-- GIVEN INFORMATION start --

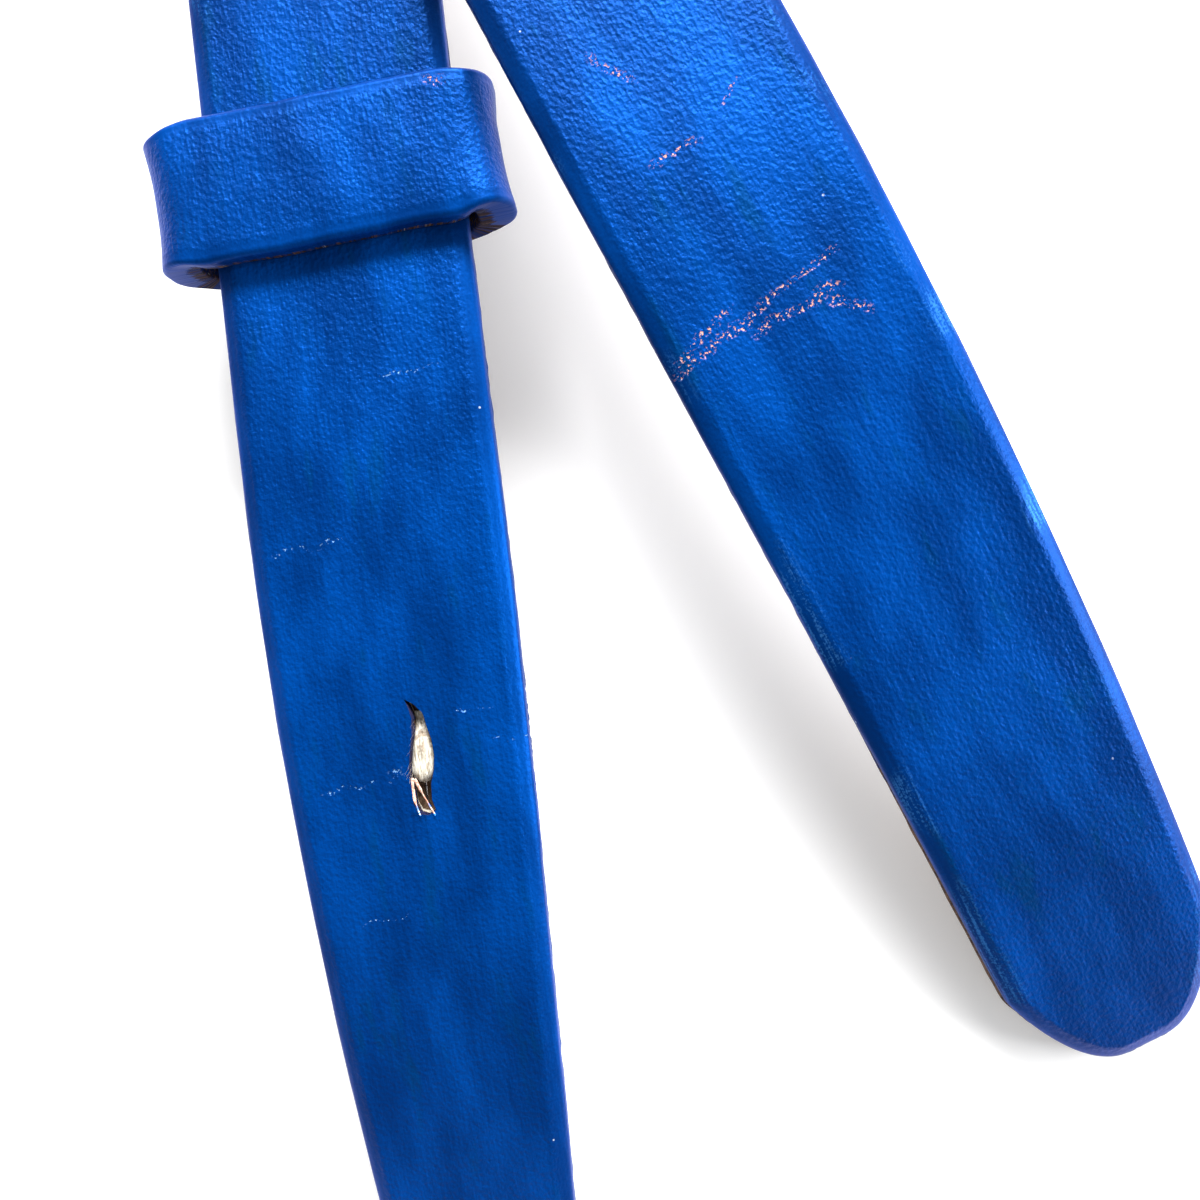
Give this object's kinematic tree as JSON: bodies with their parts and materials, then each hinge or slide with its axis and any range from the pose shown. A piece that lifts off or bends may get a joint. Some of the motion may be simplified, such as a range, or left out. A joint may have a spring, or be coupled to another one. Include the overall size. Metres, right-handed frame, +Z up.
{
  "type": "leather belt strap",
  "caption": "Painted leather waist belt strap without its buckle: slotted fold-back flap, sliding keeper loop, rounded tip, lying crossed with its middle on edge.",
  "frame": {"origin": "middle of the footprint, on the surface that the belt lies on", "axes": "+X across the slotted leg, +Y along it from the flap to the loop, +Z up"},
  "size_m": [0.1781, 0.5109, 0.0454],
  "materials": {
    "painted_leather": "satin blue paint over grained leather",
    "keeper_leather": "satin blue paint over grained leather",
    "torn_leather": "raw torn leather with flakes of blue paint",
    "backing_leather": "brown unpainted leather with a raw cut edge",
    "cream_fibre": "matted cream fibre",
    "staple_steel": "drawn steel wire"
  },
  "bodies": {
    "strap": {"strap_cover": "painted_leather", "strap_filler": "cream_fibre", "strap_backing": "backing_leather", "fibre_tuft": "cream_fibre"},
    "flap": {"flap_cover": "painted_leather", "flap_filler": "cream_fibre", "flap_backing": "backing_leather", "torn_shreds": "torn_leather"},
    "keeper": {"keeper_band": "keeper_leather", "keeper_staples": "staple_steel"}
  },
  "joints": [
    {"name": "flap_fold", "type": "hinge", "parent": "strap", "child": "flap", "pos_m": [-0.0278, -0.16324, 0.01487], "axis": [1, 0, 0], "range_deg": [0, 166]},
    {"name": "keeper_slide", "type": "slide", "parent": "strap", "child": "keeper", "axis": [0, 1, 0], "range_m": [-0.038, 0.03]}
  ]
}
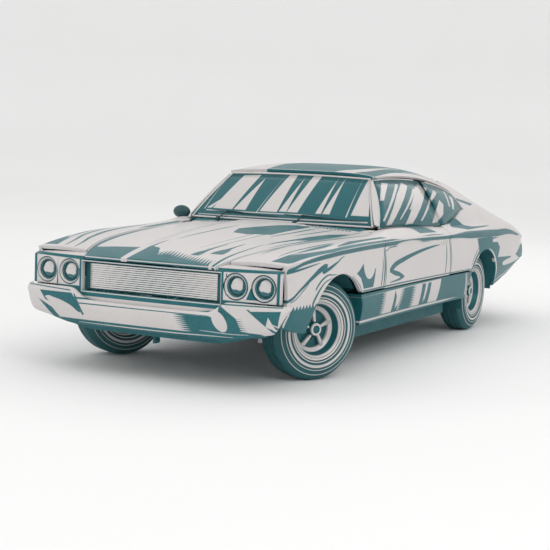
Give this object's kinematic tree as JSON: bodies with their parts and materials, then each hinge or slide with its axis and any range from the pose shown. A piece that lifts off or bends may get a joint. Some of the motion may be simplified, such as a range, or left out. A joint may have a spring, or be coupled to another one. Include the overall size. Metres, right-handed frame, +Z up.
{
  "type": "two-door hardtop coupe",
  "caption": "Two-door hardtop coupe with a long hood, hollow cabin and trunk, opening doors, hood and trunk lid, steered front wheels and rolling wheels.",
  "frame": {"origin": "on the ground midway between the bumpers, on the centre line", "axes": "+X forward, +Y to the car's left, +Z up"},
  "size_m": [5.14, 1.9726, 1.3704],
  "materials": {
    "body_paint": "gloss",
    "accent_paint": "gloss",
    "underbody": "satin",
    "chrome": "polished",
    "rim": "satin",
    "tyre": "matte",
    "glass": "clear",
    "lamp_red": "gloss",
    "interior_trim": "matte",
    "upholstery": "satin",
    "cast_block": "matte",
    "bare_steel": "satin"
  },
  "bodies": {
    "body": {"chassis_frame": "underbody", "cross_members": "underbody", "floor_pan": "underbody", "rocker_panels": "accent_paint", "front_fenders": "body_paint", "quarter_panels": "body_paint", "roof": "body_paint", "windshield_pillars": "body_paint", "cowl": "body_paint", "rear_deck_panel": "body_paint", "package_shelf": "interior_trim", "tail_panel": "body_paint", "front_bumper": "chrome", "rear_bumper": "chrome", "nose_panel": "body_paint", "grille": "chrome", "headlamps": "chrome", "tail_lamps": "lamp_red", "front_valance": "accent_paint", "fixed_glass": "glass", "dashboard": "interior_trim", "front_seats": "upholstery", "rear_seat": "upholstery", "engine": "cast_block", "driveline": "cast_block", "rear_axle": "underbody", "exhaust": "bare_steel", "fuel_tank": "underbody", "suspension": "bare_steel", "wheelhouses": "underbody"},
    "door_left": {"door_left": "body_paint", "door_glass_left": "glass"},
    "door_right": {"door_right": "body_paint", "door_glass_right": "glass", "door_mirror": "chrome"},
    "hood": {"hood": "body_paint"},
    "trunk_lid": {"trunk_lid": "body_paint"},
    "steer_left": {"knuckle_left": "bare_steel"},
    "steer_right": {"knuckle_right": "bare_steel"},
    "relay": {"tie_rods": "bare_steel"},
    "steering_wheel": {"steering_wheel": "interior_trim"},
    "wheel_front_left": {"tyre_front_left": "tyre", "rim_front_left": "rim"},
    "wheel_front_right": {"tyre_front_right": "tyre", "rim_front_right": "rim"},
    "wheel_rear_left": {"tyre_rear_left": "tyre", "rim_rear_left": "rim"},
    "wheel_rear_right": {"tyre_rear_right": "tyre", "rim_rear_right": "rim"}
  },
  "joints": [
    {"name": "door_left_hinge", "type": "hinge", "parent": "body", "child": "door_left", "pos_m": [0.935, 0.933, 0.7], "axis": [0, 0, -1], "range_deg": [0, 62]},
    {"name": "door_right_hinge", "type": "hinge", "parent": "body", "child": "door_right", "pos_m": [0.935, -0.933, 0.7], "axis": [0, 0, 1], "range_deg": [0, 62]},
    {"name": "hood_hinge", "type": "hinge", "parent": "body", "child": "hood", "pos_m": [0.905, 0, 0.95], "axis": [0, -1, 0], "range_deg": [0, 48]},
    {"name": "trunk_hinge", "type": "hinge", "parent": "body", "child": "trunk_lid", "pos_m": [-1.78, 0, 0.961], "axis": [0, 1, 0], "range_deg": [0, 60]},
    {"name": "steer_left", "type": "hinge", "parent": "body", "child": "steer_left", "pos_m": [1.73, 0.69, 0.33], "axis": [0, 0, 1], "range_deg": [-7, 63]},
    {"name": "steer_right", "type": "hinge", "parent": "body", "child": "steer_right", "pos_m": [1.73, -0.69, 0.33], "axis": [0, 0, 1], "range_deg": [-7, 63]},
    {"name": "relay_slide", "type": "slide", "parent": "body", "child": "relay", "axis": [0, 1, 0], "range_m": [-0.10456, 0.01171]},
    {"name": "steering_wheel_turn", "type": "hinge", "parent": "body", "child": "steering_wheel", "pos_m": [0.415, 0.35, 0.83], "axis": [-0.9135, 0, 0.4067], "range_deg": [-98.5, 882.5]},
    {"name": "wheel_front_left_spin", "type": "hinge", "parent": "steer_left", "child": "wheel_front_left", "pos_m": [1.76286, 0.75181, 0.33], "axis": [0.4695, 0.8829, 0], "continuous": true},
    {"name": "wheel_rear_left_spin", "type": "hinge", "parent": "body", "child": "wheel_rear_left", "pos_m": [-1.21, 0.76, 0.33], "axis": [0, 1, 0], "continuous": true},
    {"name": "wheel_front_right_spin", "type": "hinge", "parent": "steer_right", "child": "wheel_front_right", "pos_m": [1.69714, -0.75181, 0.33], "axis": [0.4695, 0.8829, 0], "continuous": true},
    {"name": "wheel_rear_right_spin", "type": "hinge", "parent": "body", "child": "wheel_rear_right", "pos_m": [-1.21, -0.76, 0.33], "axis": [0, 1, 0], "continuous": true}
  ],
  "couplings": [
    {"joint": "steer_right", "follows": "steer_left", "ratio": 1},
    {"joint": "relay_slide", "follows": "steer_left", "m_per_rad": -0.095},
    {"joint": "steering_wheel_turn", "follows": "steer_left", "ratio": 14}
  ]
}
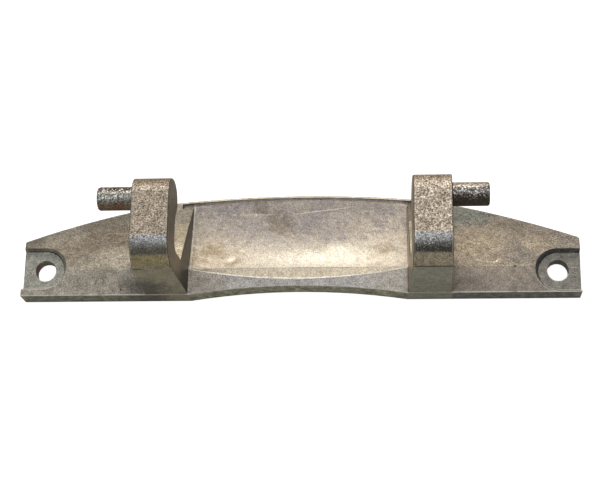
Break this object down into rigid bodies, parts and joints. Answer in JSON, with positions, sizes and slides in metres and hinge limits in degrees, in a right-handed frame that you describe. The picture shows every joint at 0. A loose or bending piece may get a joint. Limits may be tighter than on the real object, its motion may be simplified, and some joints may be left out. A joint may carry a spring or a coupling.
{
  "type": "washing machine door hinge",
  "caption": "Cast door hinge bracket: a bowed mounting plate with two sunk screw holes and two hooked arms that carry outward-facing hinge pins.",
  "frame": {"origin": "middle of the flat mounting face: halfway along the plate and halfway between its front edge and its rear rim", "axes": "+X along the plate and the pins' common axis, +Y from the front edge towards the rear rim, +Z out of the mounting face towards the arms"},
  "size_m": [0.1954, 0.0381, 0.0413],
  "materials": {
    "cast_alloy": "as-cast zinc alloy, tumbled",
    "pin_steel": "darkened steel"
  },
  "bodies": {
    "root": {"hinge_casting": "cast_alloy", "left_pin": "pin_steel", "right_pin": "pin_steel"}
  },
  "joints": []
}
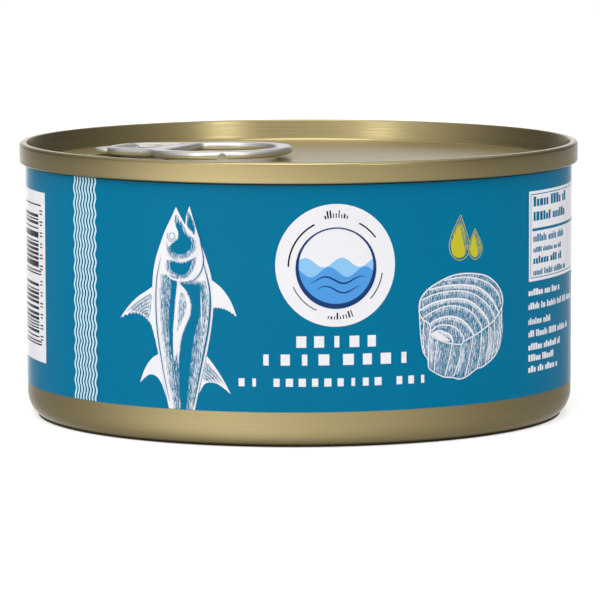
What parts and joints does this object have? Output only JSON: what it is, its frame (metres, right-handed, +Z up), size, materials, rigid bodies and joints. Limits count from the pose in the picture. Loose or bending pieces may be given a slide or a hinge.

-- GIVEN INFORMATION end --

**EXERCISE AIM:**
Each line in the data that holds the string "object" should be found and copied.

**FULL SOLUTION:**
Give this object's kinematic tree as JSON: bodies with their parts and materials, then each hinge or slide with its axis and any range from the pose shown. A piece that lifts off or bends may get a joint. Some of the motion may be simplified, such as a range, or left out. A joint may have a spring, or be coupled to another one. Include the overall size. Metres, right-handed frame, +Z up.
Give this object's kinematic tree as JSON: bodies with their parts and materials, then each hinge or slide with its axis and any range from the pose shown. A piece that lifts off or bends may get a joint. Some of the motion may be simplified, such as a range, or left out. A joint may have a spring, or be coupled to another one. Include the overall size. Metres, right-handed frame, +Z up.
Break this object down into rigid bodies, parts and joints. Answer in JSON, with positions, sizes and slides in metres and hinge limits in degrees, in a right-handed frame that you describe. The picture shows every joint at 0. A loose or bending piece may get a joint. Limits may be tighter than on the real object, its motion may be simplified, and some joints may be left out. A joint may carry a spring or a coupling.
What parts and joints does this object have? Output only JSON: what it is, its frame (metres, right-handed, +Z up), size, materials, rigid bodies and joints. Limits count from the pose in the picture. Loose or bending pieces may be given a slide or a hinge.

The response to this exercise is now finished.